The Strange Color of Your Body's Tears is a 2013 neo-giallo written and directed by Hélène Cattet and Bruno Forzani.
It tells the story of a businessman (played by Klaus Tange) who returns home
from a business trip to find his wife is missing. As he tries to find her by speaking
to other residents of the strangely opulent apartment building in which they
live, he hears some of their stories, and gets dragged into an increasingly
hallucinatory series of events in which the border between reality and (erotic)

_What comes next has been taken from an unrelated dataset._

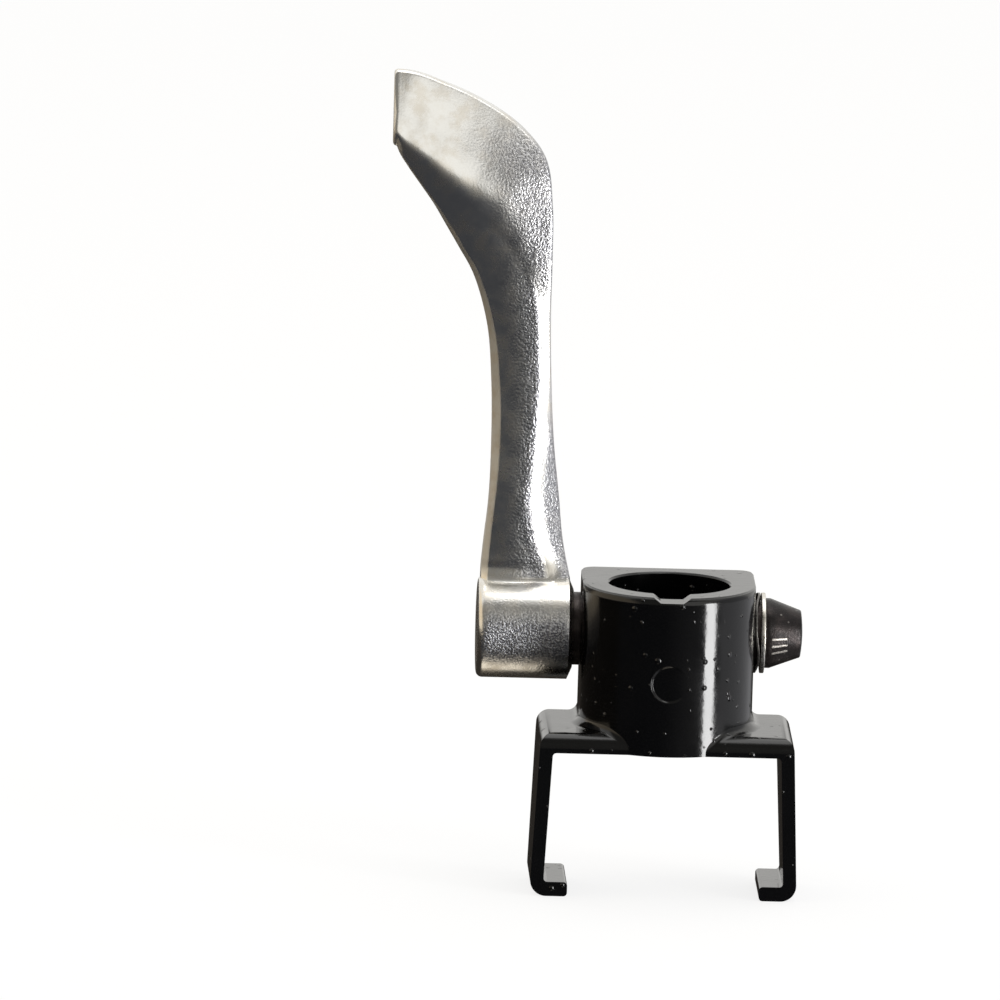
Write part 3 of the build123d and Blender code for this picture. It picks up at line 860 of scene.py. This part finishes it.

fantasy becomes more and more blurred. Like the classic giallo, Strange sticks to the most basic structure
of the mystery (there is a crime and then an investigation) and it is also
typical of the giallo in that the mystery is as much a question of perception
as it is an ontological fact. In other words, we can’t be absolutely sure that
a crime has even taken place, let alone whom the perpetrator might be. It
should be noted, however, that this is not at all a weakness in either this
film or in the genre as a whole; indeed, it is this mix of the gestural respect
paid to ratiocination along with the overwhelming presence of the surreal the
defines the giallo. In this regard, those who criticize Strange for having no discernible narrative structure are missing
the point entirely. With that said, the vast majority of Italian gialli do contain
some kind of resolution to the mystery—it may be outlandish and unconvincing (in
fact, all the better if it is!) but it’s usually there. Strange lacks even a weak resolution and no amount of visual style
(with which this film is packed) can quite compensate for this absence.